** begin Records supplied **
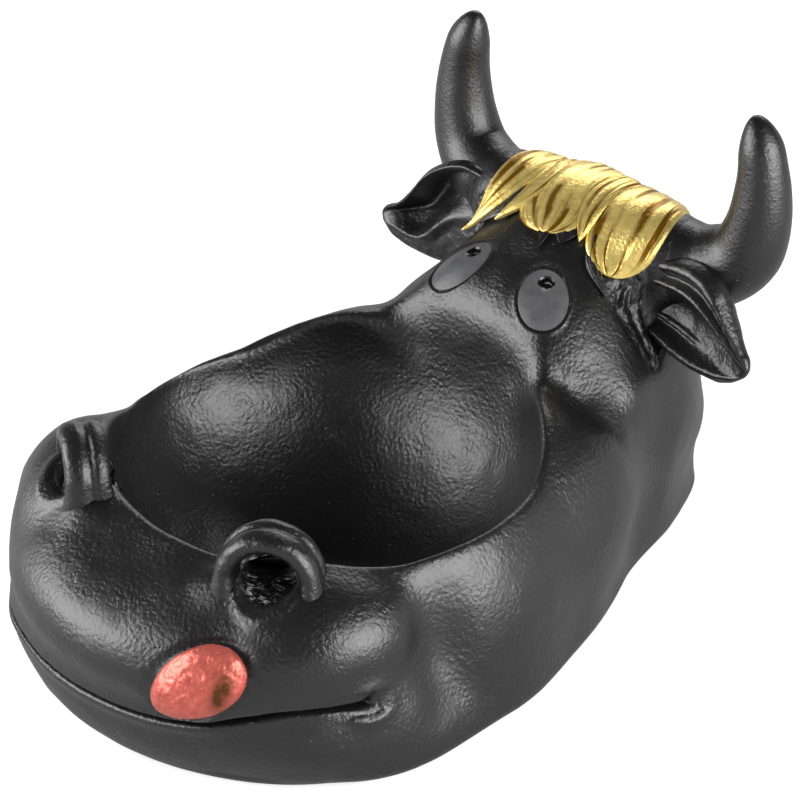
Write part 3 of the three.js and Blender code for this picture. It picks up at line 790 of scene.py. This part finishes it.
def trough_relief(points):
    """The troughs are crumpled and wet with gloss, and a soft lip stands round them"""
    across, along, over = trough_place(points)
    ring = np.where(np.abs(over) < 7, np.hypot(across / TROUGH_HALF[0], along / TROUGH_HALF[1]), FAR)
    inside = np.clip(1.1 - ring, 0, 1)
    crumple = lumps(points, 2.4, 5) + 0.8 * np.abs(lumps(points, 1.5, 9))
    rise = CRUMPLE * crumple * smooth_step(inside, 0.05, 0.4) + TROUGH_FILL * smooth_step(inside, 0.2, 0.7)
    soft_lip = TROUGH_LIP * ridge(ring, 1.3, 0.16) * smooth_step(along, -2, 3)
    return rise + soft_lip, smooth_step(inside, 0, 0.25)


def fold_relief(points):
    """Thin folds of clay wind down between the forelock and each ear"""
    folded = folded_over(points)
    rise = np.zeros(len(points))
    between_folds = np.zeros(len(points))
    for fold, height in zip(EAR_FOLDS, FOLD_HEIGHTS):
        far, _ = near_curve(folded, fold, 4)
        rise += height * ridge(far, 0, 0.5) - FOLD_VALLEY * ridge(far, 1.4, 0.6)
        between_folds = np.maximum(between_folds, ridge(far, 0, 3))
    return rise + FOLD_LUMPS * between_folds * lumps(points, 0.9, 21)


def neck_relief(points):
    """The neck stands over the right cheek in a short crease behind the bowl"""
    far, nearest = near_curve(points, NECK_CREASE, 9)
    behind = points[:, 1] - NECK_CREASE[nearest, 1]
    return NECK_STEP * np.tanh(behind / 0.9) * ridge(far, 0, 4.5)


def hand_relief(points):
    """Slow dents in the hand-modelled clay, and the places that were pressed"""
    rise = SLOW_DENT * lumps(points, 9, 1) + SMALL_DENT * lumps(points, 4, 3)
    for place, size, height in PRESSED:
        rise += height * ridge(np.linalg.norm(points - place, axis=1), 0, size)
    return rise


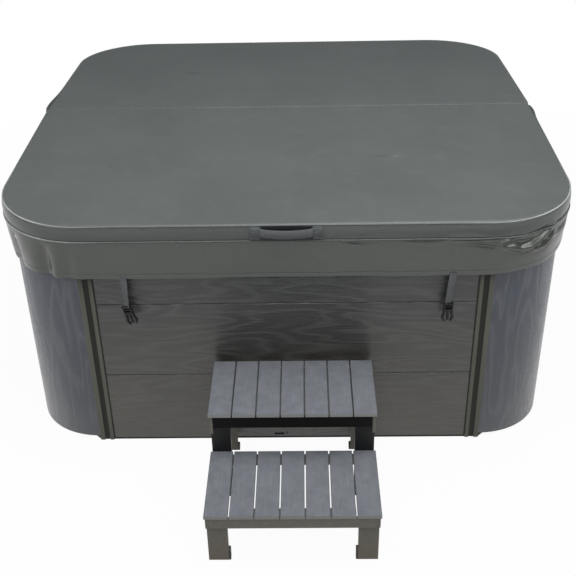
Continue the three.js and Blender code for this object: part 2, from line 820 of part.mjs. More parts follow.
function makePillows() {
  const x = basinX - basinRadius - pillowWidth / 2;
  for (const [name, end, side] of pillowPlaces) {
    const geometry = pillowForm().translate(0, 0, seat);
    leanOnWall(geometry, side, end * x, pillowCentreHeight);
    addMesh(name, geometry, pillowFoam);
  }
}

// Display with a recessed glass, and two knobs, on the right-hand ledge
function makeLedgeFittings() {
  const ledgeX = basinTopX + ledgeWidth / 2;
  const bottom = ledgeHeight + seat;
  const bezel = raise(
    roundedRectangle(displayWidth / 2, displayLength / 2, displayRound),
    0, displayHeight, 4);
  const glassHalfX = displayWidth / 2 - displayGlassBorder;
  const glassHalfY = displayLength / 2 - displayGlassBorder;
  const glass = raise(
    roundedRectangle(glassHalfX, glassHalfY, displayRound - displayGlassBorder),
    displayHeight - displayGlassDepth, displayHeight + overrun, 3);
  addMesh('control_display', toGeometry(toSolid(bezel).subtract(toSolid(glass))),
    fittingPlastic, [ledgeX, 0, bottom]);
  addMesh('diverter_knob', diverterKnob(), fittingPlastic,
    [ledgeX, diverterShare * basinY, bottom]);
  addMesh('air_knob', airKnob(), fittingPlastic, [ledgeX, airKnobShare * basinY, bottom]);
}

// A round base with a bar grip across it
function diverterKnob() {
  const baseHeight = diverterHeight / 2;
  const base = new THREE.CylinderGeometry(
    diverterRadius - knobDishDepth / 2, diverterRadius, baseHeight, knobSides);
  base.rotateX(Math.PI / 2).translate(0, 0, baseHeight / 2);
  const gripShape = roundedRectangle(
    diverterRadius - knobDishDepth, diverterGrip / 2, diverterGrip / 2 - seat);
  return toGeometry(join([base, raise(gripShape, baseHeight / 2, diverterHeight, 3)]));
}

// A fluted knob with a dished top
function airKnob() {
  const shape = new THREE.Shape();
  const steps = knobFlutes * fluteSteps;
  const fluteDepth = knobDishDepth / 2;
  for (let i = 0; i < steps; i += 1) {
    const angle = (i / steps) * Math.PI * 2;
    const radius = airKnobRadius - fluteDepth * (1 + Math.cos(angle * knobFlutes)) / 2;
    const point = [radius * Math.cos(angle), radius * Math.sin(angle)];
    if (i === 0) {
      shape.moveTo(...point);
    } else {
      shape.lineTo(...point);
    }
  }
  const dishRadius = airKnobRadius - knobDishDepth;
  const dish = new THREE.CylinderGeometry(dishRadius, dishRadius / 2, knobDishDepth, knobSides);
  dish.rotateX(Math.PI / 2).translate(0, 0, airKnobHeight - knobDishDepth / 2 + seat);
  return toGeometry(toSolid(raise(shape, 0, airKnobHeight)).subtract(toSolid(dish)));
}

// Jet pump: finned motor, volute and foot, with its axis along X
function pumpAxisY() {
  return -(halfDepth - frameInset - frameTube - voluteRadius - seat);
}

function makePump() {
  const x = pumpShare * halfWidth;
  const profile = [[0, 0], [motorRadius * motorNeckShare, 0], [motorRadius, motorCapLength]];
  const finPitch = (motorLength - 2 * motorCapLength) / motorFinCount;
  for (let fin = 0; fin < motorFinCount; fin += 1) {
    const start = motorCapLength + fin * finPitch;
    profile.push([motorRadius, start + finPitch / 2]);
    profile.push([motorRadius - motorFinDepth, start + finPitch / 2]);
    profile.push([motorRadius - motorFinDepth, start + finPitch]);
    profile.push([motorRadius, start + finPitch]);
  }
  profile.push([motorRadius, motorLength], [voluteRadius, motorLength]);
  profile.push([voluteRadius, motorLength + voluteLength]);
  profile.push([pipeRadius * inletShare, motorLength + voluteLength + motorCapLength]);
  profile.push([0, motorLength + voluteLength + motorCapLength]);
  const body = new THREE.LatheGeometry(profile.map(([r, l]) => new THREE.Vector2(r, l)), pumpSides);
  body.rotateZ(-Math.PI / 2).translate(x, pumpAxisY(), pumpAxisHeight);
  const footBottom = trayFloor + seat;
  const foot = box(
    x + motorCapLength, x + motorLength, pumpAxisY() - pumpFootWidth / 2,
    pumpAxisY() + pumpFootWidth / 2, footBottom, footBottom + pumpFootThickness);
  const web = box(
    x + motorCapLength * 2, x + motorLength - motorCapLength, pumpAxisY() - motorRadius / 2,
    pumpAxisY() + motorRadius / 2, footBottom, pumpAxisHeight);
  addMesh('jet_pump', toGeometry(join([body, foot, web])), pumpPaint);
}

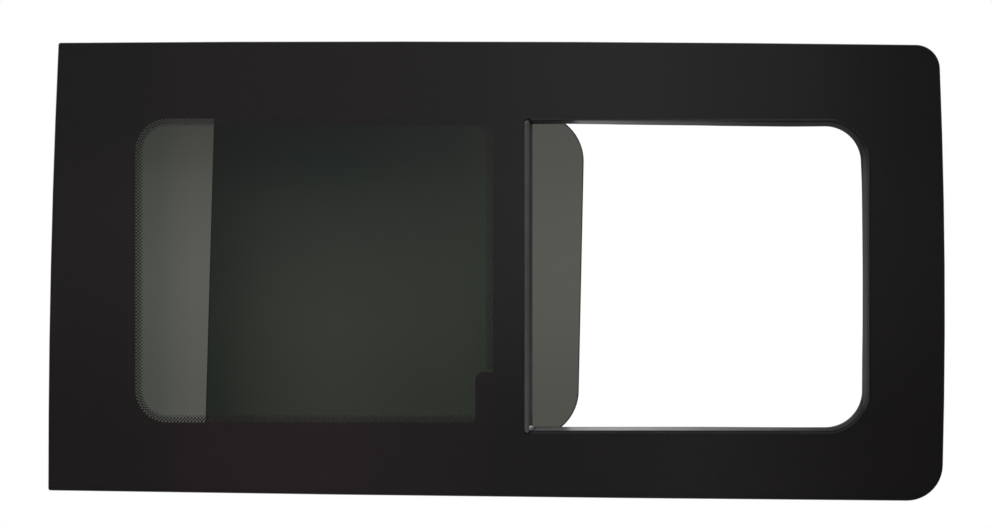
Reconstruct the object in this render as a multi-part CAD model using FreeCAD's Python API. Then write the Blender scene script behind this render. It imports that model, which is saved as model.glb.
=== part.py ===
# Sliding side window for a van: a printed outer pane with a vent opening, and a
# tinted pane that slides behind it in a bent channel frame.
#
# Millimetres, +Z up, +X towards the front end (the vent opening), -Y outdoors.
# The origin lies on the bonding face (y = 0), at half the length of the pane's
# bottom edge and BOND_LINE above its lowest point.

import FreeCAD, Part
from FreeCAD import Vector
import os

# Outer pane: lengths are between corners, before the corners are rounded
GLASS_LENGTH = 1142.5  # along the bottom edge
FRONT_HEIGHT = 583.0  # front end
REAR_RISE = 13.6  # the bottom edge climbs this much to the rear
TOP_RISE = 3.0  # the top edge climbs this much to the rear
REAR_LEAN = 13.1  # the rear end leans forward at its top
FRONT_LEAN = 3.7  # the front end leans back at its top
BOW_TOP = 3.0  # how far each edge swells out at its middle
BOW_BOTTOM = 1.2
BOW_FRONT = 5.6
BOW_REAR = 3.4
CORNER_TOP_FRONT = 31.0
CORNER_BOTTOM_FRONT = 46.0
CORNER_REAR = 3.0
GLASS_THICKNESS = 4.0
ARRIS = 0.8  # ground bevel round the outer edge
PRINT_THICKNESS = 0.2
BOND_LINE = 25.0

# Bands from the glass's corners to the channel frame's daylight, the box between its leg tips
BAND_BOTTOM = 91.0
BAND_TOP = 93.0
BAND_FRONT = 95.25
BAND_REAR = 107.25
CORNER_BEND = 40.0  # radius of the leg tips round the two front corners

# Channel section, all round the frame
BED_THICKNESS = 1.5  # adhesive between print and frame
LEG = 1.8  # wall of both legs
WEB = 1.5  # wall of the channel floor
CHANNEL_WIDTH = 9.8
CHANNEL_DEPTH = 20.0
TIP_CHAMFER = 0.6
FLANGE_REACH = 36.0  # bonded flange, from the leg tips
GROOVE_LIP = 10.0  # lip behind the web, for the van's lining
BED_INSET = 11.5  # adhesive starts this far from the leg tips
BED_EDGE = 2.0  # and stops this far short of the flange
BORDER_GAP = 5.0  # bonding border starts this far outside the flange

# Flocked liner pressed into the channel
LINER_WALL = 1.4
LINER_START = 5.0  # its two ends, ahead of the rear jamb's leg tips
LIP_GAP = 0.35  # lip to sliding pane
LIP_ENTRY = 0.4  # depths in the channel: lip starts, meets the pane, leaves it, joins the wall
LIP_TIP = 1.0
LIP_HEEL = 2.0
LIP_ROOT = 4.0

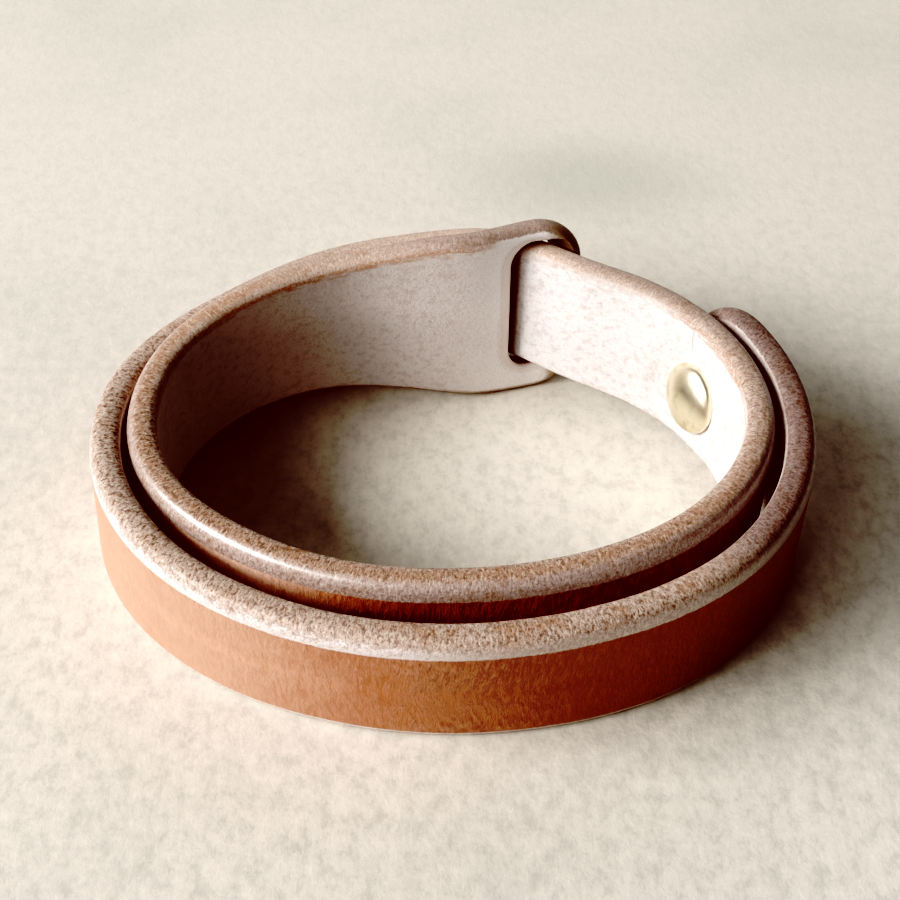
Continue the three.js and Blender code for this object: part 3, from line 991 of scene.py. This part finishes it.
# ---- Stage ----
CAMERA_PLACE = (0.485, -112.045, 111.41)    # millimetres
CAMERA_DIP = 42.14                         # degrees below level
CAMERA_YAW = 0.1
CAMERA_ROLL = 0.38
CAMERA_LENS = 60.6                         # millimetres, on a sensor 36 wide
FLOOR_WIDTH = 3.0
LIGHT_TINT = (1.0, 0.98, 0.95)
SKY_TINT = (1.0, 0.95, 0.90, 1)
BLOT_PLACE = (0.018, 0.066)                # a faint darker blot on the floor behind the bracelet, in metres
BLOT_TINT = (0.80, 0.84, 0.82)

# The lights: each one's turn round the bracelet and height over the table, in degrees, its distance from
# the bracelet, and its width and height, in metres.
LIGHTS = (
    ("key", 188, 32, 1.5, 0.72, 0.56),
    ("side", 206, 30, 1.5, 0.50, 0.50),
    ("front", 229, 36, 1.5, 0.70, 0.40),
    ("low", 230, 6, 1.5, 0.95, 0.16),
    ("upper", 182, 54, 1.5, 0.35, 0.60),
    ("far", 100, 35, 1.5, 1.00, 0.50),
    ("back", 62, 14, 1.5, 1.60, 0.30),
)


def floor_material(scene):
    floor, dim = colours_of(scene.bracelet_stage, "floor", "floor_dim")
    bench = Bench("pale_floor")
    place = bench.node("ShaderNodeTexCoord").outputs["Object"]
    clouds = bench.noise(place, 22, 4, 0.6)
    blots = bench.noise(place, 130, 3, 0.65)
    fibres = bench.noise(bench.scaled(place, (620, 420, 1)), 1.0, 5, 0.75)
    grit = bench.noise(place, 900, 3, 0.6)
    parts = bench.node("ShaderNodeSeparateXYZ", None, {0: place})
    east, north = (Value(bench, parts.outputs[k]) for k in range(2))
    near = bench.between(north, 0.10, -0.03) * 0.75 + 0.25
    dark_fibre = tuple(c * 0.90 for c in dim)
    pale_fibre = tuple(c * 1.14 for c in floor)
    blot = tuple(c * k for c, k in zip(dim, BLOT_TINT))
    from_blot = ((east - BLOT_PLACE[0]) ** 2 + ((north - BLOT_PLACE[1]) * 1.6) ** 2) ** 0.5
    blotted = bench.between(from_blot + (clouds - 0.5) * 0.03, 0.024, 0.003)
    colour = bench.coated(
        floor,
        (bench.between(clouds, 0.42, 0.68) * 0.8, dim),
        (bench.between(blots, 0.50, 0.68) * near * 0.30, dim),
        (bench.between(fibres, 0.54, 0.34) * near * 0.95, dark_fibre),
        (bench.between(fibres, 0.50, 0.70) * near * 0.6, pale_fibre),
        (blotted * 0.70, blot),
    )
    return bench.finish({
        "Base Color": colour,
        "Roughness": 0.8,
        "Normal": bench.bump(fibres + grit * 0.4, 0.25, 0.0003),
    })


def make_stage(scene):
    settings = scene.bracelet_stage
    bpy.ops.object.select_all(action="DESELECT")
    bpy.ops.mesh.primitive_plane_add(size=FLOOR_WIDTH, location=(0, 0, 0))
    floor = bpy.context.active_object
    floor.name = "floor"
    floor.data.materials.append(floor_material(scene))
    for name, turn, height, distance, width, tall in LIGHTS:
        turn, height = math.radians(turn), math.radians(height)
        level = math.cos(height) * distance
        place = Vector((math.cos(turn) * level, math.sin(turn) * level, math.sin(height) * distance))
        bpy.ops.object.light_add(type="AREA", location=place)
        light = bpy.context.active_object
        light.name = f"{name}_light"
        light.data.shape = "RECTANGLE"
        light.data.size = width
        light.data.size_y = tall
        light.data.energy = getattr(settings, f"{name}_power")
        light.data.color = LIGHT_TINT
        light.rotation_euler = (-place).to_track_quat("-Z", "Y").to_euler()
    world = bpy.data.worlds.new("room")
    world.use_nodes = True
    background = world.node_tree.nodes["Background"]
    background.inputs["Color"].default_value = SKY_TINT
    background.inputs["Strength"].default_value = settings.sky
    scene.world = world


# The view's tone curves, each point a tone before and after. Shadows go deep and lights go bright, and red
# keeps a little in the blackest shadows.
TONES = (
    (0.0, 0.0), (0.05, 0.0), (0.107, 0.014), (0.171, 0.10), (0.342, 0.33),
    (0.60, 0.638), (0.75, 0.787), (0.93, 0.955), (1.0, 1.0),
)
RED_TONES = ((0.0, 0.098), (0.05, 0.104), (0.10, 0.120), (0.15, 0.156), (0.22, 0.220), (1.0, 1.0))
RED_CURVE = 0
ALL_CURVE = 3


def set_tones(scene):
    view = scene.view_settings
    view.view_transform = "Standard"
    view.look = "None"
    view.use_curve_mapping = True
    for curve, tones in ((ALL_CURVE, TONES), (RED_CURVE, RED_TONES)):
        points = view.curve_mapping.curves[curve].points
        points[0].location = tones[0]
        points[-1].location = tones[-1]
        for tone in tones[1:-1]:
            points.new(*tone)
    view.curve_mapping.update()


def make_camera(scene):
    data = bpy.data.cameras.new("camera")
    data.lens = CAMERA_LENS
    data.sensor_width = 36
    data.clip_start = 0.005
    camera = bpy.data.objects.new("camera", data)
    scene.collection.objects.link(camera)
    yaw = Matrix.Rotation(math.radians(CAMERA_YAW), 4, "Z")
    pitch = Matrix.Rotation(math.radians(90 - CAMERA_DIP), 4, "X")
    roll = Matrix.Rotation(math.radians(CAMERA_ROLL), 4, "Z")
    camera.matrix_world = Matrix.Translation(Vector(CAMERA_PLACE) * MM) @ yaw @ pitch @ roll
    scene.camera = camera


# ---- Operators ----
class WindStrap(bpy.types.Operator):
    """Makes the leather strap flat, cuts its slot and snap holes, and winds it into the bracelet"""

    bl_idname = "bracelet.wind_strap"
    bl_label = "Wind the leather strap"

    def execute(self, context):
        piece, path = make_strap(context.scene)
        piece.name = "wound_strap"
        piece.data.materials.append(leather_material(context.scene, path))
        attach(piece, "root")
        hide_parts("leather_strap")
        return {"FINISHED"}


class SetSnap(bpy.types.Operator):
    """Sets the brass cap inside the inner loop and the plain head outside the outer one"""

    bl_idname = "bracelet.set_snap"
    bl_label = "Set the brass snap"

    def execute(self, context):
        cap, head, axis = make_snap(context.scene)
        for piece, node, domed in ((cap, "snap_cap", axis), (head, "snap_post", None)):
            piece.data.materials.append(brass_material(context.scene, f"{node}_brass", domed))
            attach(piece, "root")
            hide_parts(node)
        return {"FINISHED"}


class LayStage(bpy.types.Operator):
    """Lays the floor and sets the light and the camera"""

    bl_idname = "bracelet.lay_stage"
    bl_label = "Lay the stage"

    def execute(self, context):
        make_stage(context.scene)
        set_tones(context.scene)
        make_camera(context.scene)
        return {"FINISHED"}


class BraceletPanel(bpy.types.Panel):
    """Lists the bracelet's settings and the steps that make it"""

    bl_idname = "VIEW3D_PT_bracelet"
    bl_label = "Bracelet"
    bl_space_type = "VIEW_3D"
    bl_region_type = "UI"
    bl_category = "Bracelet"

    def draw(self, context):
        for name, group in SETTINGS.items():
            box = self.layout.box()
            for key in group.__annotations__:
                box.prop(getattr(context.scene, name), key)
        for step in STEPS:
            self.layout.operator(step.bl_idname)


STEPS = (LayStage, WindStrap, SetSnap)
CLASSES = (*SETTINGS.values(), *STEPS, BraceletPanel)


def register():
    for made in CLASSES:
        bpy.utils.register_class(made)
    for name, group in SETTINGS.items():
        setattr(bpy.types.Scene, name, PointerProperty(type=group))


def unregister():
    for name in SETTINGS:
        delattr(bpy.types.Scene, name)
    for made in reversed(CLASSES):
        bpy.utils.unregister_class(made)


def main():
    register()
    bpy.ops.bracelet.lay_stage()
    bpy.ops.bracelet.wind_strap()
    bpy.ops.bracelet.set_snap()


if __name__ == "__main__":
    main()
** end Records supplied **
[Description of the task] Begin with the first line of the records and reproduce each line as is, ending with the line that holds "return rise + soft_lip, smooth_step(inside, 0, 0.25)".

[Answer to this exercise]
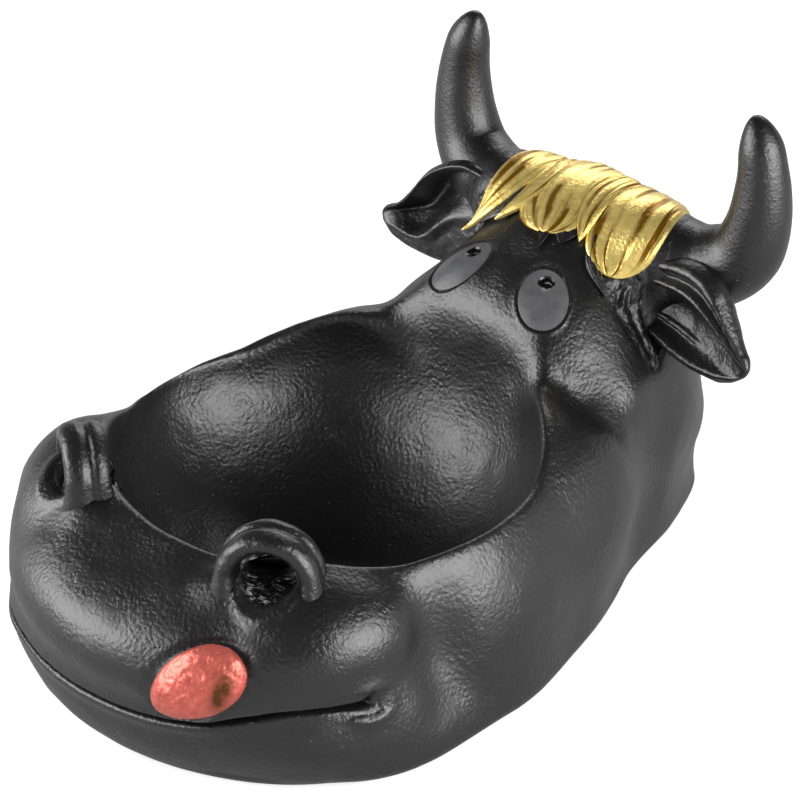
Write part 3 of the three.js and Blender code for this picture. It picks up at line 790 of scene.py. This part finishes it.
def trough_relief(points):
    """The troughs are crumpled and wet with gloss, and a soft lip stands round them"""
    across, along, over = trough_place(points)
    ring = np.where(np.abs(over) < 7, np.hypot(across / TROUGH_HALF[0], along / TROUGH_HALF[1]), FAR)
    inside = np.clip(1.1 - ring, 0, 1)
    crumple = lumps(points, 2.4, 5) + 0.8 * np.abs(lumps(points, 1.5, 9))
    rise = CRUMPLE * crumple * smooth_step(inside, 0.05, 0.4) + TROUGH_FILL * smooth_step(inside, 0.2, 0.7)
    soft_lip = TROUGH_LIP * ridge(ring, 1.3, 0.16) * smooth_step(along, -2, 3)
    return rise + soft_lip, smooth_step(inside, 0, 0.25)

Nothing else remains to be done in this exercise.